*What is expected:* Repeat the lines below exactly as written, please, from the line with "Write part 3" to the line with "return np.stack([x, y, z], axis=2)", both lines included, and no others.

*Records for processing:*
○ ○ ○ ○ ○ ○ ○

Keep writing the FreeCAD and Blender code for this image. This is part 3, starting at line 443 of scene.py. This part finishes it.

○ ○ ○ ○ ○ ○ ○

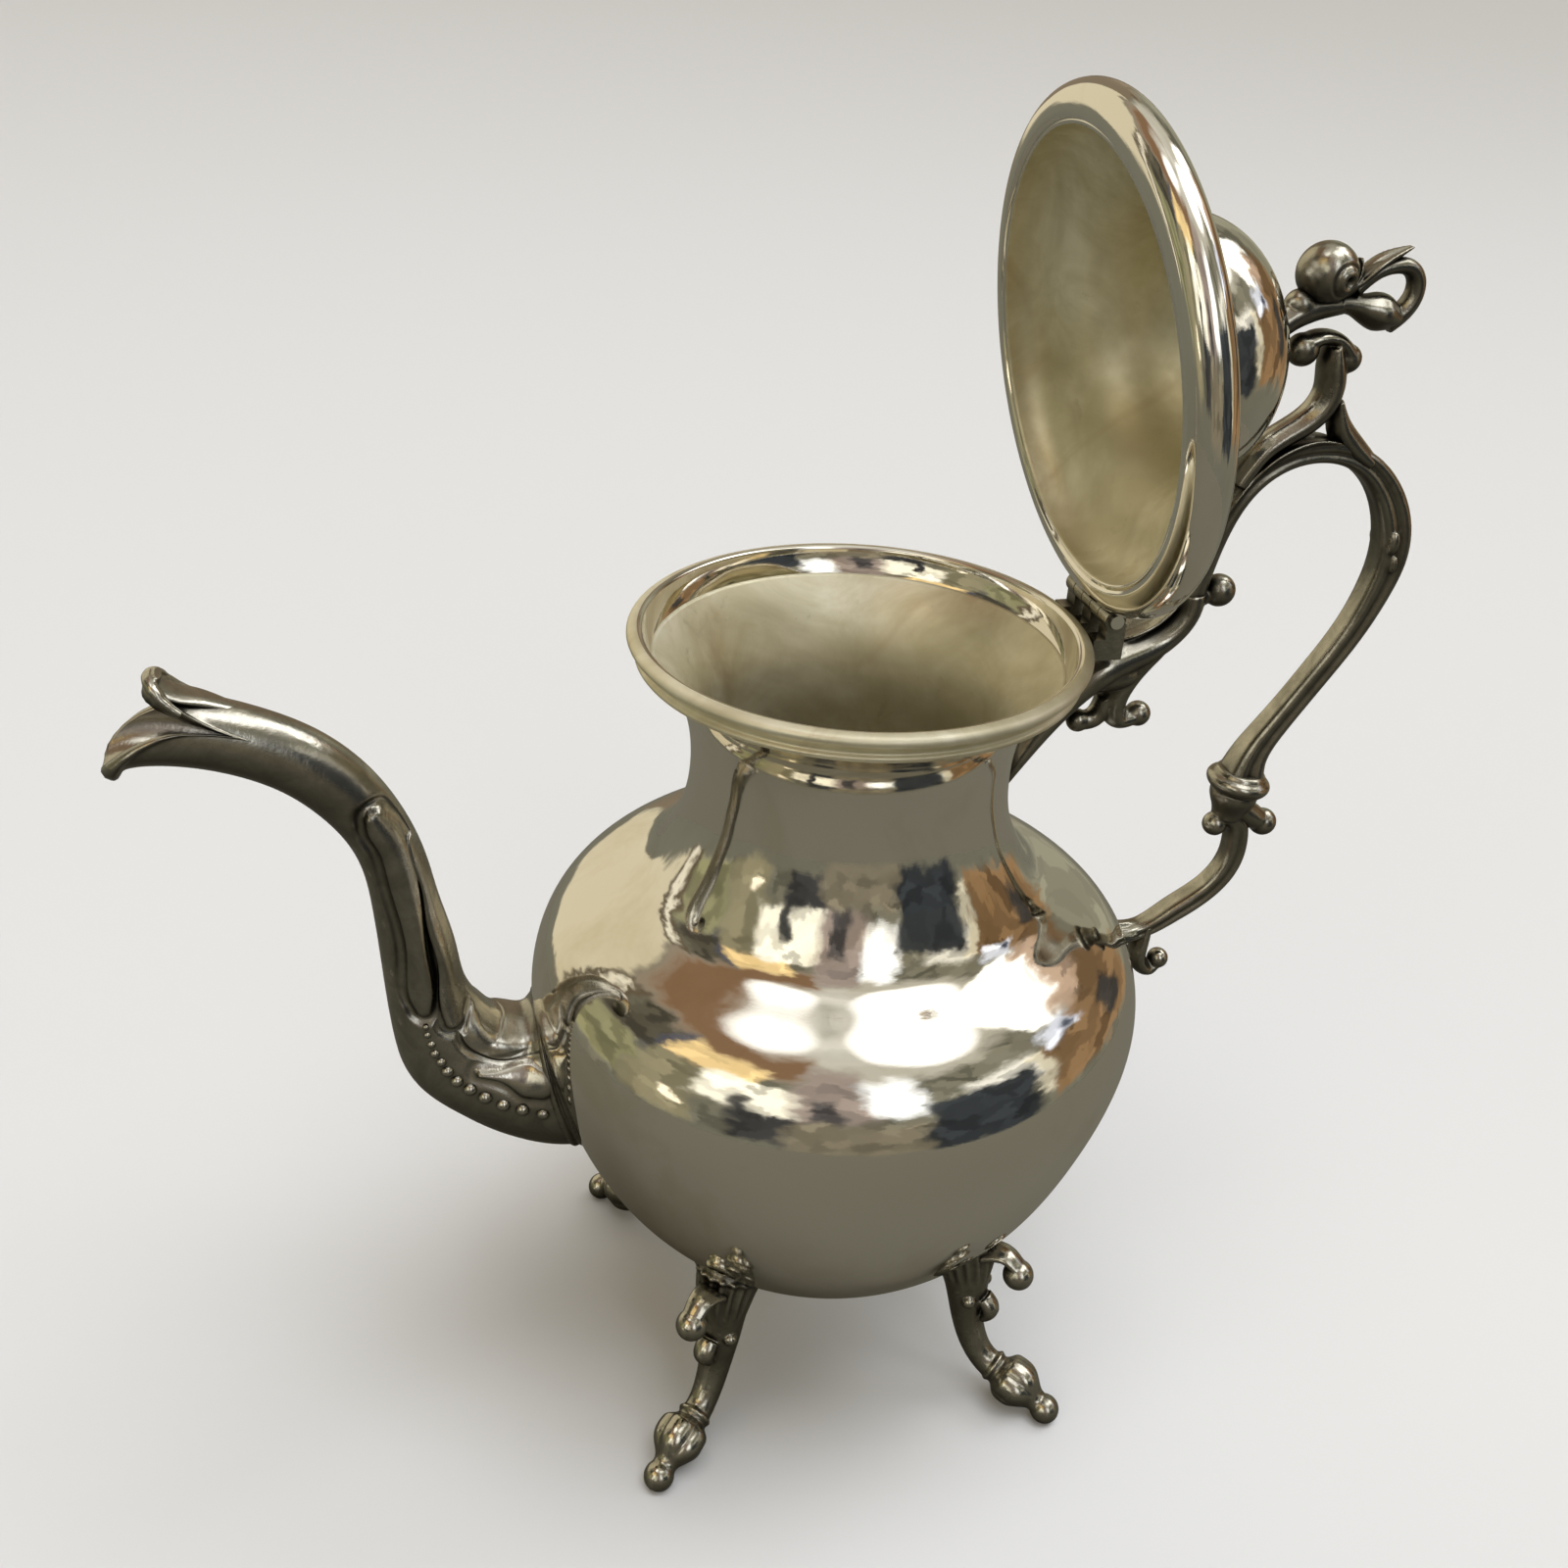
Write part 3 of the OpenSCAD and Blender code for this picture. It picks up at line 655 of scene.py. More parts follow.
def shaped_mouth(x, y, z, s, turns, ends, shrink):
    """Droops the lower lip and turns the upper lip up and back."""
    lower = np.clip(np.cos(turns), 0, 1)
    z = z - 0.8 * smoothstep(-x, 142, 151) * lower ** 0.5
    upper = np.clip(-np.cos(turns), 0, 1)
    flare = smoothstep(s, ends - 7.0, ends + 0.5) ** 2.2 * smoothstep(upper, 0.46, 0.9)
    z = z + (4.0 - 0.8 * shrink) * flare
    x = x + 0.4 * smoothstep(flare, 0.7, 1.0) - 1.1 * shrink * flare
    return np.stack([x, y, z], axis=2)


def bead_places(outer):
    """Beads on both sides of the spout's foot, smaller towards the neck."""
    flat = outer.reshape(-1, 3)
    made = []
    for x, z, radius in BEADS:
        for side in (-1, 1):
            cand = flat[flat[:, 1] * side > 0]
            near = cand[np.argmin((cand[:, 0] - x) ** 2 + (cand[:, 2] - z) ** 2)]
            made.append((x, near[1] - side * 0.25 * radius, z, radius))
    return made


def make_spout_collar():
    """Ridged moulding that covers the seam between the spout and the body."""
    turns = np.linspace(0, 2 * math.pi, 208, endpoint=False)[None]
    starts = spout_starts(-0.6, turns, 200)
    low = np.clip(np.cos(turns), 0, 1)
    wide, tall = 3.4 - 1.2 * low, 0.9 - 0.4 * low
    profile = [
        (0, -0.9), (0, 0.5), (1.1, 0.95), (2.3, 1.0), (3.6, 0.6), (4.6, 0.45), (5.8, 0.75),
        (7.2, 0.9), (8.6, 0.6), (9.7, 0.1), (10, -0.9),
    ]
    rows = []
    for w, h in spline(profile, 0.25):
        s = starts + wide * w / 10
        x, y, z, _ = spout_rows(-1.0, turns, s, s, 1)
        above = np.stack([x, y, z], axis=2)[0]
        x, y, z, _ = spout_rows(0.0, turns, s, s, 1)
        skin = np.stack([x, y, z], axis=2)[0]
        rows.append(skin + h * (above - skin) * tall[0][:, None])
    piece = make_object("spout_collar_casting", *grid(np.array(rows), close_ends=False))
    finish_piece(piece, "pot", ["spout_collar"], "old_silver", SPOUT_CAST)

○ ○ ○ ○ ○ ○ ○

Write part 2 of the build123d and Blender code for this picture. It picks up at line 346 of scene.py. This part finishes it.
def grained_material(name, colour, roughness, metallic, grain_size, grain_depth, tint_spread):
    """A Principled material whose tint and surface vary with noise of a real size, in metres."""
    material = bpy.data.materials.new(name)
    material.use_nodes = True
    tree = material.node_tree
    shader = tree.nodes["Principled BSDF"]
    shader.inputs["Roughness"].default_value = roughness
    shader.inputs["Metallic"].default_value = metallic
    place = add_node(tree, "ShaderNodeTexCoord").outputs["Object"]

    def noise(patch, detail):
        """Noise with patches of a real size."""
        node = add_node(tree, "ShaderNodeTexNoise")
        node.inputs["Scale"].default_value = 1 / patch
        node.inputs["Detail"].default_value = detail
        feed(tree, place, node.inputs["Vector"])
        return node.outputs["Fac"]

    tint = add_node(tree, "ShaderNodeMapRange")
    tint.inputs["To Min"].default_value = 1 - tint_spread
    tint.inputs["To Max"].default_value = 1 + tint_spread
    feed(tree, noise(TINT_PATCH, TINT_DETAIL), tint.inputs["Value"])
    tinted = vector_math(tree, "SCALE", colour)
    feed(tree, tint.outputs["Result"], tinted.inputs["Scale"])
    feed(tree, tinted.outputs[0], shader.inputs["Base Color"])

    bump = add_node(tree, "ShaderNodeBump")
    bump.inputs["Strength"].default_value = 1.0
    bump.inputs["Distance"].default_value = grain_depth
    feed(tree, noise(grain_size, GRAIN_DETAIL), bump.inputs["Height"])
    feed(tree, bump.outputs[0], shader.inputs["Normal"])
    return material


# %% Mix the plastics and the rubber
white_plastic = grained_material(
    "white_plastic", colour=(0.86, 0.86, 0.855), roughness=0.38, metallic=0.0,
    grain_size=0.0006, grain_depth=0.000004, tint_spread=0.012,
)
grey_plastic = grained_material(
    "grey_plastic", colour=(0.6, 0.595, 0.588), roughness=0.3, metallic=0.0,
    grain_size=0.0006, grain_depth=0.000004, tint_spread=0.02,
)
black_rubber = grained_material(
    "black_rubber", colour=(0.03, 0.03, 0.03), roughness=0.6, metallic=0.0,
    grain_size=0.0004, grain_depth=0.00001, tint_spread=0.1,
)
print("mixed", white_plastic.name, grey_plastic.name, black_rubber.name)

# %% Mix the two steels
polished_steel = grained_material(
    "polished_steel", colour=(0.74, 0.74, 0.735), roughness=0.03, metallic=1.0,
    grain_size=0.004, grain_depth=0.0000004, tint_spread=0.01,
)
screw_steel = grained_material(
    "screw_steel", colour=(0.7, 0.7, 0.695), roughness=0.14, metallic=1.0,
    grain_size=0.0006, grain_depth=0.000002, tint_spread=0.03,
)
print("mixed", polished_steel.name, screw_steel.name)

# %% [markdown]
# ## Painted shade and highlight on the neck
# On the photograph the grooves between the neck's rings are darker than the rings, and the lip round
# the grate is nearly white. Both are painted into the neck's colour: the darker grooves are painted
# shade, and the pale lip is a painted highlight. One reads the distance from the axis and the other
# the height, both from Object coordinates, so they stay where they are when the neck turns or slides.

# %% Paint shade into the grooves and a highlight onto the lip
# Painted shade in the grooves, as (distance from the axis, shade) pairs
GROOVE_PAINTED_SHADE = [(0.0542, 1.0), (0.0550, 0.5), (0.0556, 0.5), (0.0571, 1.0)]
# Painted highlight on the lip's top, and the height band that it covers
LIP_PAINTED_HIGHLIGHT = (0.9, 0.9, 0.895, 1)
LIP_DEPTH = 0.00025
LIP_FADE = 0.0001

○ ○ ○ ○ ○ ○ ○

*Written response:*
Write part 3 of the OpenSCAD and Blender code for this picture. It picks up at line 655 of scene.py. More parts follow.
def shaped_mouth(x, y, z, s, turns, ends, shrink):
    """Droops the lower lip and turns the upper lip up and back."""
    lower = np.clip(np.cos(turns), 0, 1)
    z = z - 0.8 * smoothstep(-x, 142, 151) * lower ** 0.5
    upper = np.clip(-np.cos(turns), 0, 1)
    flare = smoothstep(s, ends - 7.0, ends + 0.5) ** 2.2 * smoothstep(upper, 0.46, 0.9)
    z = z + (4.0 - 0.8 * shrink) * flare
    x = x + 0.4 * smoothstep(flare, 0.7, 1.0) - 1.1 * shrink * flare
    return np.stack([x, y, z], axis=2)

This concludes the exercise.